Info Service on Health Issues (Aug18/11)
Dear friends and colleagues,
Carbapenem-resistant Enterobacteriaceae (CRE) infections pose a major threat to patients and healthcare systems across Europe.
This warning came in a Rapid Risk Assessment in June from the European Centre for Disease Prevention and Control (ECDC).
CRE can cause urinary tract infections and bloodstream infections and spread quickly in hospital settings. Such infections are linked to long hospital stays, high treatment costs, treatment failures and high mortality. ‘We should be very concerned about the rise in carbapenem resistance in the EU/EEA (European Union/European Economic Area) as there are very few options for the treatment of patients with CRE infections,’ said Dominique Monnet, head of the ECDC’s Antimicrobial Resistance and Healthcare-Associated Infections Programme.

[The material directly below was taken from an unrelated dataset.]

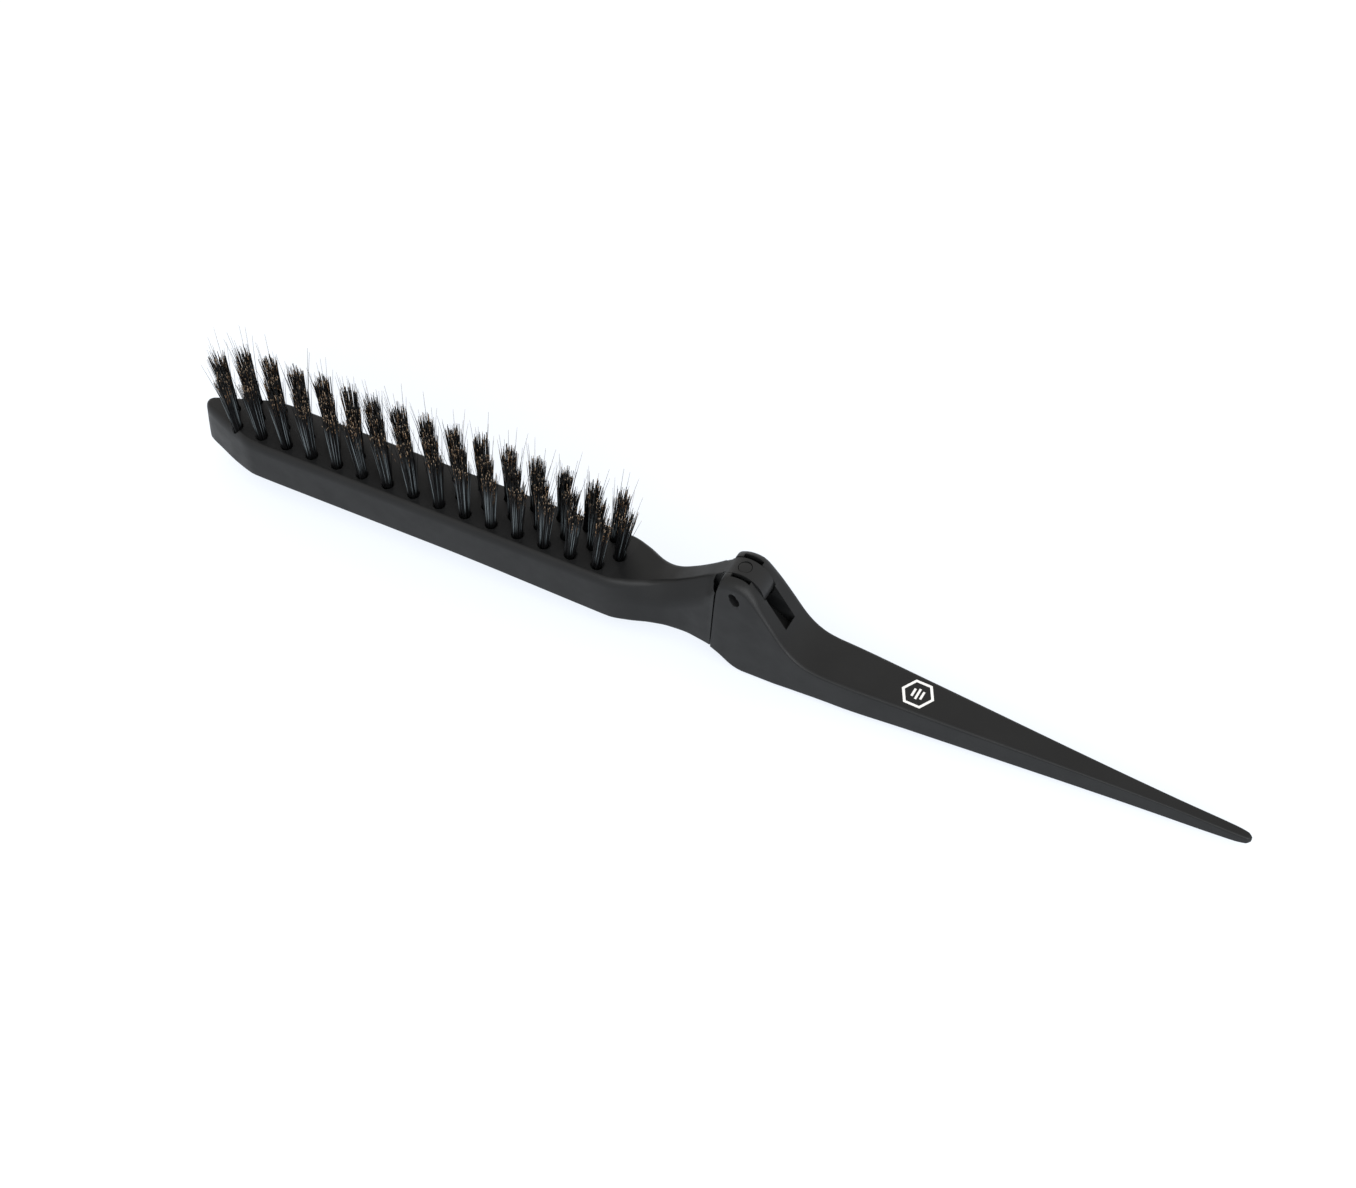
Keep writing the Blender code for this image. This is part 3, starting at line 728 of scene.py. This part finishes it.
def strand_paths(rng, mouth, way, across, length):
    """Yields each strand's points, its radii along them and its tone, for one tuft."""
    side = way.cross(across).normalized()
    for i in range(STRANDS + STRAYS):
        stray = i >= STRANDS
        share = math.sqrt((i + 0.5) / STRANDS) if not stray else rng.uniform(0.3, 1.0)
        turn = i * GOLDEN_ANGLE + rng.uniform(-0.35, 0.35)
        outward = across * math.cos(turn) + side * math.sin(turn)
        packed = PACKED_RADIUS * share
        reach = length * rng.uniform(*(STRAY_REACH if stray else STRAND_REACH))
        spread = packed * rng.uniform(*STRAND_SPREAD)
        if stray:
            spread += rng.uniform(-0.2, 1.9) * MM
            reach = min(reach, length * STRAY_REACH_LIMIT)
        drift = Vector((rng.normal(0.0, 0.14), rng.normal(0.0, 0.14), 0.0)) * MM
        bow = outward.cross(way) * rng.normal(0.0, 0.10) * MM
        steps = 7 if stray else 6
        points = []
        for j in range(steps):
            t = j / (steps - 1)
            height = STRAND_FOOT + (reach - STRAND_FOOT) * t
            lift = max(height, 0.0) / length
            flare = packed + (spread - packed) * lift ** 1.25
            wave = math.sin(math.pi * t)
            points.append(mouth + way * height + outward * flare + drift * lift + bow * wave)
        base = rng.uniform(*(STRAY_RADIUS if stray else STRAND_RADIUS))
        tip = STRAY_TIP if stray else rng.uniform(*STRAND_TIP)
        radii = [base * MM * (1.0 + (tip - 1.0) * (j / (steps - 1)) ** 2) for j in range(steps)]
        yield points, radii, rng.uniform(0.4, 0.9) if stray else rng.uniform(0.0, 1.0)


def bristle_mesh(name, rng, mouth, way, length):
    """One tuft's strands as thin three-sided rods, with each strand's tone and place along it."""
    across = Vector((0.0, 1.0, 0.0))
    across = (across - way * across.dot(way)).normalized()
    side = way.cross(across)
    verts, faces, tones, places = [], [], [], []
    sides = STRAND_SIDES
    for points, radii, tone in strand_paths(rng, mouth, way, across, length):
        start = len(verts)
        twist = rng.uniform(0.0, 2.0 * math.pi)
        last = len(points) - 1
        for j, (point, radius) in enumerate(zip(points, radii)):
            for k in range(sides):
                angle = twist + 2.0 * math.pi * k / sides
                verts.append(point + (across * math.cos(angle) + side * math.sin(angle)) * radius)
                tones.append(tone)
                places.append(j / last)
        for j in range(last):
            for k in range(sides):
                a, b = start + j * sides + k, start + j * sides + (k + 1) % sides
                faces.append((a, b, b + sides, a + sides))
        faces.append([start + k for k in reversed(range(sides))])
        faces.append([start + last * sides + k for k in range(sides)])
    mesh = bpy.data.meshes.new(name)
    mesh.from_pydata(verts, [], faces)
    for attribute, values in (("strand", tones), ("along", places)):
        mesh.attributes.new(attribute, "FLOAT", "POINT").data.foreach_set("value", values)
    mesh.shade_smooth()
    mesh.set_sharp_from_angle(angle=math.radians(125.0))
    return mesh


def make_bristles(material, surface_z):
    for i, name in enumerate(tuft_nodes()):
        rng = np.random.default_rng(TUFT_SEED + i)
        mouth, way = tuft_mouth(name, surface_z)
        length = TUFT_LENGTH * rng.uniform(*TUFT_LENGTH_SPREAD)
        piece = name.replace("tuft_", "bristles_")
        tuft = add_object(piece, bristle_mesh(piece, rng, mouth, way, length))
        tuft.data.materials.append(material)
        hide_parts(name)
        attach(tuft, "head")


# ---------------------------------------------------------------- hinge pieces and mark


def make_pin(material):
    """A turned pin with a small lead at each end, sunk in the cheeks."""
    low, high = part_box("hinge_pin")
    radius, half, lead = (high.z - low.z) / 2.0, RECESS_FLOOR - PIN_SHORT, PIN_LEAD
    profile = (
        (radius - lead, -half),
        (radius, lead - half),
        (radius, half - lead),
        (radius - lead, half),
    )
    pin = add_object("pin_turned", lathe_mesh("pin_turned", profile, FINE_SIDES, "Y"), PIN)
    pin.data.shade_smooth()
    pin.data.set_sharp_from_angle(angle=math.radians(30.0))
    pin.data.materials.append(material)
    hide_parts("hinge_pin")
    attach(pin, "handle")


def make_button(material):
    """The lock button: a slightly domed round head on a flat cross foot."""
    low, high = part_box("lock_button")
    foot_top = PIN.z + BUTTON_FOOT_TOP
    rim = high.z - PIN.z - DOME_DROP
    turns = np.linspace(0.0, DOME_END, 9)
    dome = [(BUTTON_RADIUS * math.cos(a), rim + DOME_RISE * math.sin(a)) for a in turns]
    profile = [(BUTTON_RADIUS, BUTTON_WALL_LOW), *dome]
    button = add_object("button_head", lathe_mesh("button_head", profile, FINE_SIDES), PIN)
    foot = box_mesh("button_foot", (low.x, low.y, low.z), (high.x, high.y, foot_top))
    combine(button, [add_object("button_foot", foot)], "UNION")
    finish_edges(button, 0.06 * MM)
    button.data.materials.clear()
    button.data.materials.append(material)
    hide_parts("lock_button")
    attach(button, "lock_button")


def make_mark(material, handle):
    """A generic printed mark: a hexagon outline round three short bars."""
    tree = BVHTree.FromObject(handle, bpy.context.evaluated_depsgraph_get())

    def on_surface(x, y):
        hit, _, _, _ = tree.ray_cast(Vector((MARK_X + x, y, 0.05)), Vector((0.0, 0.0, -1.0)))
        return hit + Vector((0.0, 0.0, MARK_LIFT))

    def hexagon(radius, steps=8):
        points = []
        for k in range(6):
            one, two = math.radians(60.0 * k), math.radians(60.0 * (k + 1))
            for j in range(steps):
                t = j / steps
                x = (1.0 - t) * math.cos(one) + t * math.cos(two)
                y = (1.0 - t) * math.sin(one) + t * math.sin(two)
                points.append((radius * x, radius * y))
        return points

    def fill(bm):
        inside = MARK_RADIUS - MARK_STROKE * 1.15
        outer = [bm.verts.new(on_surface(x, y)) for x, y in hexagon(MARK_RADIUS)]
        inner = [bm.verts.new(on_surface(x, y)) for x, y in hexagon(inside)]
        for i in range(len(outer)):
            j = (i + 1) % len(outer)
            bm.faces.new((outer[i], outer[j], inner[j], inner[i]))
        for offset in (-1.0, 0.0, 1.0):
            half_x, half_y = 0.24 * MM, (1.35 - 0.35 * abs(offset)) * MM
            x = offset * 0.95 * MM
            cells = 6
            for k in range(cells):
                y0 = -half_y + 2.0 * half_y * k / cells
                y1 = -half_y + 2.0 * half_y * (k + 1) / cells
                corners = ((x - half_x, y0), (x + half_x, y0), (x + half_x, y1), (x - half_x, y1))
                bm.faces.new([bm.verts.new(on_surface(*corner)) for corner in corners])

    mark = add_object("printed_mark", mesh_from("printed_mark", fill))
    mark.data.materials.append(material)
    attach(mark, "handle")


def make_spring(material):
    """The coil under the button, as a round wire."""
    low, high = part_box("lock_spring")
    radius = (high.x - low.x) / 2.0 - SPRING_WIRE
    bottom, top = low.z + SPRING_WIRE, high.z - SPRING_WIRE
    sides, per_turn, turns = 10, 28, 3
    count = turns * per_turn
    spots = [2.0 * math.pi * k / sides for k in range(sides)]
    up = Vector((0.0, 0.0, 1.0))

    def fill(bm):
        rings = []
        for i in range(count + 1):
            angle = 2.0 * math.pi * i / per_turn
            out = Vector((math.cos(angle), math.sin(angle), 0.0))
            centre = out * radius + Vector((0.0, 0.0, bottom + (top - bottom) * i / count))
            ring = [(out * math.cos(a) + up * math.sin(a)) * SPRING_WIRE for a in spots]
            rings.append([bm.verts.new(centre + offset) for offset in ring])
        for one, two in zip(rings, rings[1:]):
            for k in range(sides):
                j = (k + 1) % sides
                bm.faces.new((one[k], one[j], two[j], two[k]))
        bm.faces.new(rings[0])
        bm.faces.new(list(reversed(rings[-1])))

    spring = add_object("spring_coil", mesh_from("spring_coil", fill), (PIN.x, 0.0, 0.0))
    spring.data.shade_smooth()
    spring.data.set_sharp_from_angle(angle=math.radians(60.0))
    spring.data.materials.append(material)
    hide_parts("lock_spring")
    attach(spring, "head")
    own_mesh(spring)


# ---------------------------------------------------------------- stage


def make_camera():
    data = bpy.data.cameras.new("camera")
    data.lens = CAMERA_LENS
    data.sensor_width = CAMERA_SENSOR
    data.clip_start = 0.01
    camera = bpy.data.objects.new("camera", data)
    sin_a, cos_a = math.sin(CAMERA_AZIMUTH), math.cos(CAMERA_AZIMUTH)
    sin_e, cos_e = math.sin(CAMERA_ELEVATION), math.cos(CAMERA_ELEVATION)
    ahead = Vector((-sin_a * cos_e, cos_a * cos_e, -sin_e))
    level = Vector((cos_a, sin_a, 0.0))
    right = level * math.cos(CAMERA_ROLL) + level.cross(ahead) * math.sin(CAMERA_ROLL)
    up = right.cross(ahead)
    turn = Matrix((right, up, -ahead)).transposed().to_4x4()
    camera.matrix_world = Matrix.Translation(CAMERA_PLACE) @ turn
    bpy.context.scene.collection.objects.link(camera)
    bpy.context.scene.camera = camera


def make_floor():
    """A plain lit table top, clear from below so that the brush's underside can be looked at."""

    def fill(bm):
        bmesh.ops.create_grid(bm, x_segments=1, y_segments=1, size=FLOOR_SIZE)

    floor = add_object("floor", mesh_from("floor", fill), (0.0, 0.0, FLOOR_Z))
    made = new_material("pale_floor", 0.9)
    shader = shader_of(made)
    shader.inputs["Base Color"].default_value = (0.22, 0.22, 0.22, 1.0)
    shader.inputs["Specular IOR Level"].default_value = 0.1
    shader.inputs["Emission Color"].default_value = (0.87, 0.925, 1.0, 1.0)
    shader.inputs["Emission Strength"].default_value = 0.80
    sided = node(made, "ShaderNodeMixShader")
    clear = node(made, "ShaderNodeBsdfTransparent")
    output = made.node_tree.nodes["Material Output"]
    link(made, node(made, "ShaderNodeNewGeometry").outputs["Backfacing"], sided.inputs[0])
    link(made, shader.outputs["BSDF"], sided.inputs[1])
    link(made, clear.outputs["BSDF"], sided.inputs[2])
    link(made, sided.outputs["Shader"], output.inputs["Surface"])
    floor.data.materials.append(made)


def area_light(name, place, size, power):
    """A soft light aimed at the brush, hidden from the camera."""
    data = bpy.data.lights.new(name, "AREA")
    data.shape = "RECTANGLE"
    data.size, data.size_y = size
    data.energy = power
    data.color = LIGHT_COLOUR
    light = bpy.data.objects.new(name, data)
    light.location = place
    aim = Vector(LIGHT_AIM) - Vector(place)
    light.rotation_euler = aim.to_track_quat("-Z", "Y").to_euler()
    light.visible_camera = False
    bpy.context.scene.collection.objects.link(light)


def make_lights():
    bpy.context.scene.view_settings.view_transform = "Standard"
    world = bpy.data.worlds.new("world")
    world.use_nodes = True
    background = world.node_tree.nodes["Background"]
    background.inputs["Color"].default_value = (1.0, 0.98, 0.95, 1.0)
    background.inputs["Strength"].default_value = 1.4
    bpy.context.scene.world = world
    area_light("near_softbox", (0.45, -0.80, 0.36), (1.5, 0.6), 12.0)
    area_light("tail_softbox", (0.95, -0.38, 0.17), (0.75, 0.3), 4.6)


def main():
    surface_z = BED_Z * MM
    make_camera()
    dark, pale = (0.0045, 0.0047, 0.0050), (0.0059, 0.0061, 0.0064)
    plastic = soft_touch("soft_touch_black", dark, pale, 0.44)
    make_head(plastic, surface_z)
    handle = make_handle(plastic)
    make_bristles(bristle_material(), surface_z)
    steel = steel_material()
    make_pin(steel)
    make_spring(steel)
    dark, pale = (0.0060, 0.0062, 0.0064), (0.0080, 0.0082, 0.0084)
    make_button(soft_touch("button_black", dark, pale, 0.40))
    make_mark(ink_material(), handle)
    make_floor()
    make_lights()


main()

Data from the European Antimicrobial Resistance Surveillance Network (EARS-Net) for 2016 show large differences in the national percentages of carbapenem-resistant bloodstream infections caused by Klebsiella pneumoniae, ranging from zero percent to as high as 67 percent. But in Romania, Italy and Greece, the prevalence of carbapenem-resistant K pneumoniae was 31 percent, 34 percent and 67 percent respectively, and increasing trends for 2013 through 2016 were also observed in Portugal and Greece.
ECDC officials are also concerned that travel or transfer of patients from an EU/EEA member state with a high CRE rate to a country with low prevalence could cause CRE rates to rise in healthcare settings throughout Europe.